Sì, c’era stata qualche incomprensione, la pressione delle scelte fatte aveva forse incrinato un po’ la serenità familiare, non c’era molto spazio per gli svaghi e le vacanze, ma nulla faceva presagire un gesto simile. E ora? Chi avrebbe organizzato la vita famigliare, sostenuto i figli in un momento così delicato della loro crescita, condiviso con lui le gioie e le fatiche della vita? Quel crocifisso l’ha aiutato davvero e l’iniziale disorientamento ha lasciato il posto a una coraggiosa determinazione. Aveva fede. Alla domenica raggiungeva la cittadina vicina e, prima di partecipare all’Eucaristia, si accostava al sacramento della confessione. Aveva trovato un sacerdote che lo sapeva ascoltare, che non lo giudicava ma, anzi, lo incoraggiava e gli dava le motivazioni spirituali per continuare nel suo percorso di donazione. Tornava a casa giusto in tempo per preparare il pollo allo spiedo e lo “schizzotto”, il pane tipico dei Colli Euganei. E i figli commentavano: “Cosa c’è, papà, di più gustoso?”.
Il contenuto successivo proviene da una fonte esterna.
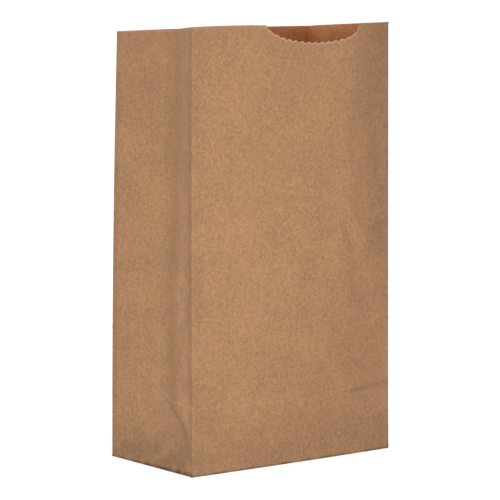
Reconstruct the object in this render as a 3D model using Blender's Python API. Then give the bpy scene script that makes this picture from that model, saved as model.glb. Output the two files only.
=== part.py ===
# Brown paper lunch bag: one sheet of kraft paper folded into a gusseted tube with a block bottom.
#
# The bag stands open on its bottom, +Z up, with its origin at the middle of the foot. The front,
# with the thumb notch, faces -Y, and the left gusset faces -X. All sizes are in metres.
#
# The paper is followed as a grid of points on its middle surface. Each face of the grid says how many
# extra plies lie on it, outside and inside, and the grid is then given its thickness ply by ply. So the
# lap seam and the bottom flaps have real cut edges, one sheet high.

import math

import bmesh
import bpy
from mathutils import Vector

# The sheet
PAPER = 0.00013  # thickness of one ply of kraft paper

# The erected bag
WIDTH = 0.1143  # front panel, corner to corner at the foot
DEPTH = 0.062  # width of a gusset, which is also the depth of the foot
HEIGHT = 0.2  # foot to the cut edge of the front

# Where each corner fold has gone by the mouth, from straight above the foot: inwards, back and down
FRONT_LEFT_SHIFT = (0.0001, -0.0007, 0.0)
FRONT_RIGHT_SHIFT = (0.0006, 0.0010, 0.0008)
BACK_LEFT_SHIFT = (0.0011, -0.0042, 0.0040)
BACK_RIGHT_SHIFT = (0.0021, -0.0030, 0.0044)
BACK_CORNER_BOW = 0.0008  # how far the back's corner folds bow out on the way

# The folds above the foot
APEX_TUCK = 0.0097  # how far a gusset is pushed in where its folds meet above the foot
SLANT_BOW = 0.0038  # how far the front's slanting fold bows towards the corner fold
SLANT_BOW_PEAK = 0.6  # below one, the bow is deepest near the foot

# The fold across the front, where the bottom lay against it while the bag was flat
FLAP_FOLD_DIP = 0.0008  # how far the front is drawn in along that fold
FLAP_FOLD_PINCH = 0.0011  # how far the left corner is drawn in sideways there
FLAP_FOLD_SPREAD = 0.022  # how far above the fold the panel has come back
FLAP_MARK_DIP = 0.00025  # the line pressed into the front by the edge of the folded bottom
FLAP_MARK_SPREAD = 0.004

# Bellies of the panels
FOOT_SWELL = 0.0008  # of the front along the foot
FRONT_SWELL = 0.0004  # of the front above it
SHOULDER = 0.0024  # the front's roll towards its right corner fold
SHOULDER_ROUND = 6  # the higher, the closer the roll is to that corner
SHOULDER_HEIGHT = 0.09  # height at which it is full
BACK_SWELL = 0.0020  # of the back above the flap fold
MOUTH_SWELL = 0.0045  # what the back's belly grows by up to the mouth
EDGE_HOLD = 6  # how soon past a corner fold a panel is free to buckle

# Lap seam down the back
SEAM_WIDTH = 0.012
SEAM_OFFSET = 0.006  # its middle, from the middle of the back towards the right gusset

# Bottom flaps
FLAP_OVERLAP = 0.0104  # how far the two long flaps lie over each other

# Thumb notch in the front
NOTCH_WIDTH = 0.0535
NOTCH_DEPTH = 0.0087
NOTCH_OFFSET = 0.0106  # its middle, from the middle of the front towards the right
NOTCH_TILT = math.radians(2.4)  # the punch stood a little askew, deeper on the right
TOOTH_PITCH = 0.0036
TOOTH_HEIGHT = 0.0011
TOOTH_FADE = 0.25  # share of the curve at each end over which the teeth grow
NOTCH_STEPS = 400  # pieces of the curve that the teeth are spaced along

# Soft buckles in the panels: across, up, length, width, angle, and rise outwards
FRONT_BUCKLES = (
    (0.0940, 0.1060, 0.030, 0.0080, math.radians(-56), 0.0009),
    (0.0895, 0.0975, 0.024, 0.0080, math.radians(-56), -0.0009),
    (0.0955, 0.0785, 0.030, 0.0110, math.radians(-62), -0.0006),
    (0.0915, 0.1700, 0.080, 0.0200, math.radians(90), 0.0008),
)
BACK_BUCKLES = (
    (0.0320, 0.1150, 0.040, 0.0090, math.radians(64), 0.0008),
    (0.0820, 0.0700, 0.036, 0.0080, math.radians(-70), -0.0007),
)

# How finely the sheet is divided
FLAP_CELLS = 5  # from a corner to the cut edge of the other flap
CELL = 0.0068  # the longest cell of the walls

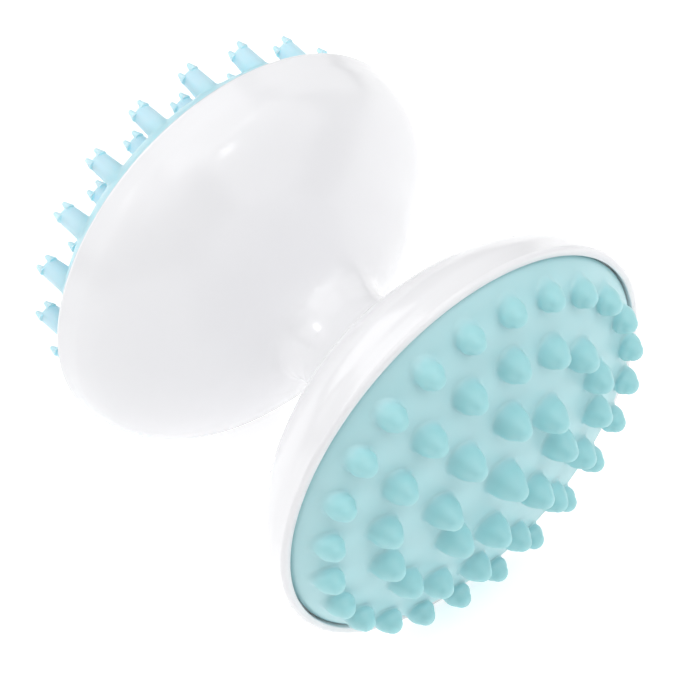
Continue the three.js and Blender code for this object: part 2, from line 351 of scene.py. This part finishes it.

Lui sapeva e soffriva. Fino al giorno in cui, a distanza di cinque anni, gli giunse un’altra notizia improvvisa: “Mamma ha un cancro, ha pochi mesi di vita”. L’ingegnere l’aveva abbandonata e lei era tornata dalla mamma anziana che non riusciva a badare nemmeno a se stessa. Il figlio più vecchio si era preso l’impegno di accompagnarla ogni giorno all’ospedale per la chemioterapia. Aveva insegnato loro a rispettarla e ad amarla, nonostante essi avessero avvertito e più volte protestassero chiaramente il senso dell’abbandono.

Aveva ancora una cosa da insegnare. Un giorno si presentò lui, sereno, disponibile, con la sua macchina. “Che fai qui?”. “Vieni, da oggi ti porto io”. “Dopo quello che ti ho fatto?”. “Ora hai bisogno di me, e, se vuoi, ti porto a casa”. Gli amici hanno commentato: “Ma tu sei pazzo!”. Sì, com’è pazzo chi sa perdonare, chi sa donarsi fino in fondo. Gli affari avevano preso la piega sperata e così ha potuto donarle ancora giorni sereni, la gioia delle piccole cose, il coraggio di tornare a guardare in faccia i suoi figli.

E il giorno prima di morire si era fatta promettere che egli le sarebbe stato vicino in quel momento e avrebbe tenuta stretta la sua mano. Mentre lo racconta gli occhi si inumidiscono e a mio nipote che esclama “Tu sei un santo, Beppi”, egli risponde “No, non potevo fare diversamente”.

Egli non aveva mai smesso di amarla e quell’amore aveva raggiunto la sua vetta più alta nell’esperienza del perdono. Ora ha ottant’anni ed è ancora pieno di vita. Ha un’altra moglie e tanti amici. Una tale capacità di amare è diffusiva e contagiosa, soprattutto è possibile.